Loan shark gang used violence to milk south TA residents, indictment alleges

Gang uses threatening text messages, surprise home visits, and violence to run an extortion ring.

Police crime scene south Tel Aviv 370 (photo credit: Ben Hartman)
Police crime scene south Tel Aviv 370
(photo credit: Ben Hartman)
A gang of 10 young men used threatening text messages, surprise home visits, irate phone calls to victims’ relatives and violence to run an extortion ring in south Tel Aviv in recent years, it is alleged.
The methods were detailed in an indictment presented by the Tel Aviv State Attorney’s Office on Wednesday. It accuses the men of offenses including extortion by threat, extortion through violence and conspiracy to commit a crime.
The gang typically charged interest of as much as 24 percent on loans that were typically given to people in the lowincome Hatikva neighborhood who found themselves in need of quick cash.
The indictment details how when several borrowers were no able to make the monthly interest payments, the threats and harassment began, quickly worsening as the debts remained unpaid.
The suspects, Ya’acov Yom Tov, 31, Moshe Ashkenazi, 23, Roi Ashuli, 30, Yaniv Malka, 23, Igor Yunayev, 27, Ezra Tzuraf, 26, Reuven Mattatov, 27, Avraham Yosofov, 24, Guy Ashuli, 24, and Elad Cohen, 23, are all from Tel Aviv, Holon or Petah Tikva. All but one of them have criminal records for violent offenses and/or drugs and property crimes. Yom Tov served eight months for a weapons charge and is a chief suspect in a murder case.
Yom Tov’s name appears repeatedly in the indictment as a ringleader of sorts, coordinating collection methods and calling debtors to threaten them and their families.
The indictment is based on wiretaps and video of the gang’s extortion methods, as well as testimony from a series of debtors, in particular a woman named Sigi, whose sister “R.” borrowed a total of NIS 38,000 in four loans in 2011.
For more than a year, the indictment states, various members of the gang called Sigi and R., threatening both of them that they would “mess them up,” cursing them and their families, as well as sending threatening SMS messages.

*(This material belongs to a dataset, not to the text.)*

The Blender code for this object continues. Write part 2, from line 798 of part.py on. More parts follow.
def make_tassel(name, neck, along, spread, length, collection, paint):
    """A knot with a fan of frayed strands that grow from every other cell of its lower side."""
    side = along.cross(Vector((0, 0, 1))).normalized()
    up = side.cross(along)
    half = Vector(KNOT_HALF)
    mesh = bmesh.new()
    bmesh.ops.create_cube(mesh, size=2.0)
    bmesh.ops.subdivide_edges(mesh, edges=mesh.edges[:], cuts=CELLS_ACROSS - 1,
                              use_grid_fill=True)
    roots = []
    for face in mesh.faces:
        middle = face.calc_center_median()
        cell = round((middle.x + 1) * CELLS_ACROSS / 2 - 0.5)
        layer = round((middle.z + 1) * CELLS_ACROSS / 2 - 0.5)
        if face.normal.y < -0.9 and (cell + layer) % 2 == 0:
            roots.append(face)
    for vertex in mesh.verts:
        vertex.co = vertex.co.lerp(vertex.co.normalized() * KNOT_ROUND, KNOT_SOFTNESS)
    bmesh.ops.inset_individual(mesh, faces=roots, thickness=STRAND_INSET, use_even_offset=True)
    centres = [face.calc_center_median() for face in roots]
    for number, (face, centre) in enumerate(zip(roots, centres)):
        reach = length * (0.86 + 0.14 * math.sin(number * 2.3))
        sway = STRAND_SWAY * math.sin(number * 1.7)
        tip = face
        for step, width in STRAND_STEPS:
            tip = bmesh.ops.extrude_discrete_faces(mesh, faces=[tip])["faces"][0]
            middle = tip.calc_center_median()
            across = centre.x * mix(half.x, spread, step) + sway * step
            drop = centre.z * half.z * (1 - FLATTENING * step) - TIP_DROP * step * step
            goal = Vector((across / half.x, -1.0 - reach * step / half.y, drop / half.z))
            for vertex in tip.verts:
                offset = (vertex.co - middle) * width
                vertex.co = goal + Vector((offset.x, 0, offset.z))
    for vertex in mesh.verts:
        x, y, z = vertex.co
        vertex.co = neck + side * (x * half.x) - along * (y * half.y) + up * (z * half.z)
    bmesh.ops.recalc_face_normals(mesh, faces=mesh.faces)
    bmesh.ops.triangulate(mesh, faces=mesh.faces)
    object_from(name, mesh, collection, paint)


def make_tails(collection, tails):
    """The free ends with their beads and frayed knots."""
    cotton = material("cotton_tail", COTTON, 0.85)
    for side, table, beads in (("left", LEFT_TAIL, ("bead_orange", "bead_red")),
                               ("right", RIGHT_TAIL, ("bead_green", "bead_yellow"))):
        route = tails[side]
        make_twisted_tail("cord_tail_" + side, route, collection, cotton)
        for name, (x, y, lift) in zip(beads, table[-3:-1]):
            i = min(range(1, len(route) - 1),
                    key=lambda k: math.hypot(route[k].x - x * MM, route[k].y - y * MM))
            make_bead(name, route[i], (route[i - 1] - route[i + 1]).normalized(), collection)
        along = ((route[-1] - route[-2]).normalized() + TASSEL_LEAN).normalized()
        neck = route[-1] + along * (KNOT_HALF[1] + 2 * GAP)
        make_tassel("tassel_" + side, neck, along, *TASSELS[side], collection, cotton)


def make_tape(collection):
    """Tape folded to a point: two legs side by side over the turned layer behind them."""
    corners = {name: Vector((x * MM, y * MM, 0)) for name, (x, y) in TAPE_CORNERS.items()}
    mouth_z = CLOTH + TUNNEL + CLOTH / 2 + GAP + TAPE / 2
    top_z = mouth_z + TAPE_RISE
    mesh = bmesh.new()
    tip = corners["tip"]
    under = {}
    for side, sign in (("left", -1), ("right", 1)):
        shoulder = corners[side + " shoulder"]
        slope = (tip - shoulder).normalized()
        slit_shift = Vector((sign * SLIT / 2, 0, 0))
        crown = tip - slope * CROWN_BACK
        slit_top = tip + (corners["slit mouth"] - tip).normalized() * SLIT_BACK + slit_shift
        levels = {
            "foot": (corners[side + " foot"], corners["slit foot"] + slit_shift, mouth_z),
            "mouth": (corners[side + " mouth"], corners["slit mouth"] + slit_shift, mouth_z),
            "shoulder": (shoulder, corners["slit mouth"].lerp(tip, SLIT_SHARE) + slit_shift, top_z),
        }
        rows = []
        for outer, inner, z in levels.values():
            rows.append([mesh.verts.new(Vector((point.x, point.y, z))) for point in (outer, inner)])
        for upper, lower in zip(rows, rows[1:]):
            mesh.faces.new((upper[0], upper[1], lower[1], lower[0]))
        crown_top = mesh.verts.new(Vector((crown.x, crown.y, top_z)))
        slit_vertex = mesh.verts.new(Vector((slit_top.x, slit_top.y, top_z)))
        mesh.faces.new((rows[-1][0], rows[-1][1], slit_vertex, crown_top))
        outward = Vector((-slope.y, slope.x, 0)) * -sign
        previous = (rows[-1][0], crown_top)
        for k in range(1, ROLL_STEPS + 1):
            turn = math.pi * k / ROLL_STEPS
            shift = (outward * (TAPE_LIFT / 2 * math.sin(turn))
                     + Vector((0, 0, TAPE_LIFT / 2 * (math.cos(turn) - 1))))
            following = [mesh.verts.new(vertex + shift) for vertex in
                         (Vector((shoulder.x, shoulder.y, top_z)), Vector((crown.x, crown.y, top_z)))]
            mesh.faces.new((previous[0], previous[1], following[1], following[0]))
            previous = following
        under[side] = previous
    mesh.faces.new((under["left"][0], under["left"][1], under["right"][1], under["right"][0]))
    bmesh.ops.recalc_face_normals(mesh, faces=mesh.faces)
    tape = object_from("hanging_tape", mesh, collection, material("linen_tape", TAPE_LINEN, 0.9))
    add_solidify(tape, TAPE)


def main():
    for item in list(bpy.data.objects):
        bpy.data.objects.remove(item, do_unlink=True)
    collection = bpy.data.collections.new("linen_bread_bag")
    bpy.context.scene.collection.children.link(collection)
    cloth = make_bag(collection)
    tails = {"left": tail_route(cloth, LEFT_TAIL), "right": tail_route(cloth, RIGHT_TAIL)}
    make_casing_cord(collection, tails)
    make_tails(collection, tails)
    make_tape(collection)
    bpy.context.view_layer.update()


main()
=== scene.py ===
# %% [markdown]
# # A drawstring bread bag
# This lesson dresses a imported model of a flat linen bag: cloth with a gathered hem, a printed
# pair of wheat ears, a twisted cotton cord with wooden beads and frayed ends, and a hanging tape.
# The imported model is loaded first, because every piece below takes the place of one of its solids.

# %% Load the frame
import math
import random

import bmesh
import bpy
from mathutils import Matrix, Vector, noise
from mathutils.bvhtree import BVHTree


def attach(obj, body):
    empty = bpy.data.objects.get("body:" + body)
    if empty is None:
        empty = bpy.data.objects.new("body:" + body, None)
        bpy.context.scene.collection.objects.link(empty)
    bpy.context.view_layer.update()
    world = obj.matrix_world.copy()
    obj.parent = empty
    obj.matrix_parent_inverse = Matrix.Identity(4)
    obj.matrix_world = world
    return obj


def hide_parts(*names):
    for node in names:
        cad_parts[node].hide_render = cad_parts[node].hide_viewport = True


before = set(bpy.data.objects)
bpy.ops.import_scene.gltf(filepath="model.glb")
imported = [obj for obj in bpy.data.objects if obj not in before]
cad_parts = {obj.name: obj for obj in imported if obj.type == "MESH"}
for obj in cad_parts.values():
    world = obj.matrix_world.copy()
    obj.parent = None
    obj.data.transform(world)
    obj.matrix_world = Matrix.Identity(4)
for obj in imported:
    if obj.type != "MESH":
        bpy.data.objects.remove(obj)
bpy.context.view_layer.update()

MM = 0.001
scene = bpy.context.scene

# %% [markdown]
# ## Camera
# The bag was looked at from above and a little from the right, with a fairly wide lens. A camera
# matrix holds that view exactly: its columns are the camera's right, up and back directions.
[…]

On a number of occasions members of the gang appeared at the building Sigi lived in with her sister, her young son, and their elderly parents, and yelled curses and threats at her and her family members, according to the indictment.
On one occasion, Yom Tov and three other men allegedly appeared at the family home and banged on the door until Sigi opened it, then charged inside and began threatening the family; the sisters’ elderly father passed out and had to be hospitalized.
Yom Tov also allegedly called R.’s grandmother and told her that he was owed NIS 6,600 by her daughter who gave him a bounced check. He threatened that if he didn’t get the money that day, he would return with police and they would “repossess” the grandmother’s belongings. The rattled grandmother scraped together NIS 2,600 that day, the indictment alleges.
The gang was first brought to Tel Aviv Magistrate’s Court on July 16. All 10 men were young, most were heavy-set, and they joked and smiled for the handful of cameramen present.
Yom Tov was the first brought in, and made an obscene gesture for the press before returning to his seat in the dock.
They were met at the court by about a dozen supporters, all of them large young men themselves, most of them wearing identical black kippot.
With the issuing of the indictment on Wednesday, the court ordered the men held in custody until the end of the legal proceedings against them, arguing that if released they might go after the witnesses who have agreed to testify against them.